Just Finished re-Reading: Mona Lisa Overdrive by William Gibson (FP: 1988) [316pp]
A Corporate War was coming. To protect her as much as possible, Kumiko Yanaka has been sent to freezing London in the care of her father’s ‘business associate’ and a state-of-the-art mobile AI called Colin. Meanwhile on the other side of the Atlantic a group of misfits hiding out in an industrial contamination zone have been tasked to hide a comatose hacker connected to a medical gurney and enough computing power to hold an entire world and more. Enter Sally, AKA Molly, a soldier, street samurai, agent for hire. She’s being blackmailed to kidnap the biggest star in the Matrix for purposes unknown. The blackmailer is the ‘ghost’ of a deceased billionaire who refuses to accept the reality of her own demise. Within the Matrix itself things move in the data streams. Things that have only just emerged, things with their own powers and own agenda, Things that have done something that will change EVERYTHING.
This is the 3rd volume in the Sprawl trilogy. I first read it around the time of publication when Gibson was blowing my mind with possibilities. Strangely I found the first 100 pages a bit slow – but that might just be me these days – character building with a bit of world building thrown in. Most of the world building had been supplied in the first 2 novels so it wasn’t really required to do much more. A few of the characters from the previous book appeared (including the great character of Molly with her implanted mirror-specs) although they mostly played subsidiary roles here. The story REALLY picked up after page 100 when several revelations dropped which not only changed the speed of the narrative but its overall tone too. Although the closing revelation didn’t have quite the same impact on a 2nd reading, I do remember being totally FLOORED by it the 1st time around. It was a heck of a cliffhanger that has, as yet, not been resolved in any of the authors other novels – I'll leave you to think on how good or bad that idea is!
Set in the ‘near’ future – it's hard to say exactly when – it's always amusing to see what predictions came true and what was missed. Here we have self-drive cars, instant access to information, laptops (called decks), smart clothes, orbital factories, the casual (if expensive) use of intercontinental supersonic flight, but NO mobile phones. There was one mention of Wi-Fi (as well as how expensive it was) but not a single cell phone.
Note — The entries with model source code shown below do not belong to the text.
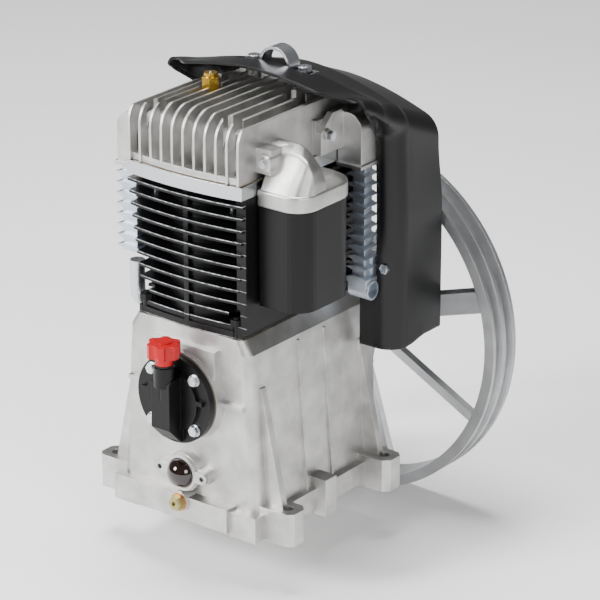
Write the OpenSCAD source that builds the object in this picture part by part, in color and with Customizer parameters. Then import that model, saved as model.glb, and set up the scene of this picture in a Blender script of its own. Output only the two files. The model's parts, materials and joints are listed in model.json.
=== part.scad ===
// Belt-driven two-stage piston compressor pump with two cylinders in line.
// X runs to the right, Y runs back towards the flywheel and Z runs up. The origin is the
// middle of the foot bolt pattern, on the plane that the feet stand on.
// The pump is drawn with its low pressure piston at the top of its stroke and its high
// pressure piston at the bottom.

/* [Crank drive] */
// Height of the crankshaft axis over the base
axis_z = 144; // [138:1:175]
// Piston stroke
stroke = 70; // [56:1:72]
// Connecting rod length, eye to eye
rod_len = 155; // [150:1:190]
// Bore of the low pressure cylinder
low_bore = 95; // [70:1:98]
// Bore of the high pressure cylinder
high_bore = 55; // [46:1:62]
// Distance between the two cylinder axes
bore_pitch = 96; // [94:1:120]
// Low pressure cylinder axis, in front of the origin
low_front = 44; // [40:1:52]

/* [Crankcase] */
// Width of the crankcase at its foot
case_w_base = 188; // [176:1:240]
// Width of the crankcase under its deck
case_w_top = 160; // [150:1:190]
// Front face, in front of the origin
case_front = 104; // [104:1:130]
// Rear face, behind the origin
case_back = 113; // [112:1:145]
// Deck height over the crankshaft axis
deck_rise = 73; // [72:1:95]
// Wall thickness of the crankcase casting
case_wall = 8; // [6:0.5:12]
// Foot bolt spacing across
foot_pitch_x = 232; // [220:1:290]
// Foot bolt spacing front to back
foot_pitch_y = 168; // [140:1:190]
// Foot bolt hole diameter
foot_hole_d = 11; // [9:0.5:14]
// Height of the feet
foot_h = 37; // [25:1:45]

/* [Cylinder block and head] */
// Width of the block over its top fins
block_w = 150; // [142:1:170]
// Front of the block's top fins, in front of the origin
block_front = 112; // [110:1:130]
// Back of the block, behind the origin
block_back = 100; // [98:1:130]
// Number of cooling fins on the block
block_fins = 10; // [6:1:12]
// Thickness of the valve plate
plate_t = 14; // [10:1:18]
// Height of the cylinder head over the valve plate
head_h = 66; // [50:1:80]
// Number of cooling fins on the head
head_fins = 11; // [7:1:13]

/* [Flywheel and cowl] */
// Outside diameter of the flywheel
wheel_d = 400; // [340:1:480]
// Width of the flywheel rim
wheel_w = 42; // [38:1:60]
// Front face of the flywheel, behind the origin
wheel_front = 164; // [164:1:190]
// Number of fan blade spokes
spokes = 8; // [5:1:10]
// Width of the cowl
cowl_w = 260; // [250:1:300]
// Wall thickness of the cowl
cowl_wall = 3; // [2:0.5:4]

/* [Fits] */
// Radial clearance of shafts and pins that turn
run_gap = 0.03; // [0.01:0.01:0.1]
// Radial clearance between piston and bore
piston_gap = 0.08; // [0.03:0.01:0.1]
// Clearance between faces that pass each other
face_gap = 0.3; // [0.3:0.1:1]
// Thickness of the paper gaskets
gasket_t = 0.6; // [0.3:0.1:1.5]

/* [Hidden] */
$fn = 48;
eps = 0.5;

// colours of the finishes
CAST = [0.78, 0.79, 0.80];
BLACK = [0.07, 0.07, 0.08];
STEEL = [0.62, 0.63, 0.65];
ZINC = [0.80, 0.81, 0.83];
BRASS = [0.80, 0.62, 0.25];
YELLOW_ZINC = [0.78, 0.70, 0.38];
RED = [0.80, 0.05, 0.05];
PAPER = [0.70, 0.62, 0.45];
RUBBER = [0.10, 0.10, 0.10];
IRON = [0.45, 0.45, 0.47];

// crank drive
throw_r = stroke / 2;
low_y = -low_front;
high_y = low_y + bore_pitch;
crown_h = 35;
tdc_z = axis_z + rod_len + throw_r;
bdc_z = tdc_z - stroke;
swing = asin(throw_r / rod_len);
pin_r = 20;
web_t = 12;
low_pin_w = 23;
high_pin_w = 20;
web_r = throw_r + 27;
front_journal_r = 17.5;
rear_journal_r = 20;
nose_r = 19;
low_wp_r = 10;
high_wp_r = 8;
low_pin_y0 = low_y - low_pin_w / 2;
low_pin_y1 = low_y + low_pin_w / 2;
high_pin_y0 = high_y - high_pin_w / 2;
high_pin_y1 = high_y + high_pin_w / 2;
nose_end = wheel_front + wheel_w - 12;

// flywheel
hub_r = 36;
rim_in = wheel_d / 2 - 12;
blade_w = 40;
first_blade = 17;

// crankcase
deck_z = axis_z + deck_rise;
shoulder_z = deck_z - 16;
deck_w = case_w_top - 20;
ring_r = 50;
ring_front = case_front + 14;
rear_hole_r = web_r + 2;
carrier_r = rear_hole_r + 8;
bar_front = ring_front;
drain_z = 25;
glass_z = 57;
glass_r = 18.5;
glass_ear = 28;
cover_bolt = 28;
cover_y = -ring_front - gasket_t;
cover_r = 48;

// bearings: single row deep groove balls
front_brg_r = 36;
front_brg_w = 17;
front_brg_y = -ring_front + 5;
rear_brg_r = 40;
rear_brg_w = 18;
rear_brg_y = case_back - 17;
front_pitch_r = 26.75;
front_ball_r = 5.5;
rear_pitch_r = 30;
rear_ball_r = 6;
carrier_y = case_back + 4 + gasket_t;

// stack of the block, valve plate and head
block_z = deck_z + gasket_t;
block_top = max(tdc_z + crown_h + 1, block_z + 90);
plate_z = block_top + gasket_t;
head_z = plate_z + plate_t + gasket_t;
head_top = head_z + head_h;
front_bulge = 420;
fin_t = 3.2;
flange_h = 14;
fin_step = (block_top - block_z - flange_h) / (block_fins + 0.4);
block_taper = 11;
head_w = block_w - 6;
head_back = block_back;
fin_end = 48;
big_end_x = throw_r + pin_r + 11.5;
big_end_top = tdc_z - rod_len * cos(swing) + pin_r + 9;
relief_top = block_z + 39;
port_ring = 24;
safety_x = -33;
safety_y = -20;
relief_r = (tdc_z - block_z) * tan(swing) + 11;
stud_x = 60;
stud_y = [-block_front + 16, (low_y + high_y) / 2 + 2, block_back - 9];
head_bolt_x = 50;
head_bolt_y = [-block_front + 24, low_y + low_bore / 2 + 12, block_back - 8];

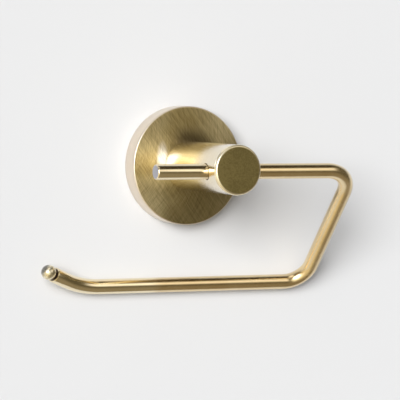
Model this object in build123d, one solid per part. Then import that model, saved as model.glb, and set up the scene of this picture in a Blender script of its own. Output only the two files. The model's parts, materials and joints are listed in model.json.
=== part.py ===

WEIRD! Although this is probably my least favourite of the trilogy – the 2nd book is my favourite – this is still a very good cyberpunk novel and has rightly part of a well-earned classic trilogy. You don’t have to read them in chronological order as they are only loosely connected but I’d recommend that you do so. Recommended to all SF lovers and especially those interested in the Cyberpunk sub-genre.